The Teacher-Student Chatroom Corpus version 2: more lessons, new annotation, automatic detection of sequence shifts


  • Andrew Caines ALTA Institute & Computer Laboratory, University of Cambridge
  • Helen Yannakoudakis Department of Informatics, King’s College London
  • Helen Allen Cambridge University Press & Assessment, University of Cambridge
  • Pascual Pérez-Paredes Departamento de Filología Inglesa, Universidad de Murcia
  • Bill Byrne Department of Engineering, University of Cambridge
  • Paula Buttery ALTA Institute & Computer Laboratory, University of Cambridge



dialogue, resources, English teaching


The first version of the Teacher-Student Chatroom Corpus (TSCC) was released in 2020 and contained 102 chatroom dialogues between 2 teachers and 8 learners of English, amounting to 13.5K conversational turns and 133K word tokens.

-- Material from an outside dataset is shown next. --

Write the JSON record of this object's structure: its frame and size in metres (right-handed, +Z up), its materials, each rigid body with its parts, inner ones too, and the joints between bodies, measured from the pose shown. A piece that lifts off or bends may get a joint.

In this second version of the corpus, we release an additional 158 chatroom dialogues, amounting to an extra 27.9K conversational turns and 230K word tokens. In total there are now 260 chatroom lessons, 41.4K conversational turns and 363K word tokens, involving 2 teachers and 13 students with seven different first languages. The content of the lessons was, as before, guided by the teacher, and the proficiency level of the learners is judged to range from B1 to C2 on the CEFR scale. Annotation of the dialogue continued with conversational analysis of sequence types, pedagogical focus, and correction of grammatical errors. In addition, we have annotated fifty of the dialogues using the Self-Evaluation of Teacher Talk framework which is intended for self-reflection on interactional aspects of language teaching. Finally, we conducted machine learning experiments to automatically detect shifts in discourse sequences from turn to turn, using modern transfer learning methods with large pretrained language models. The TSCC v2 is freely available for research use.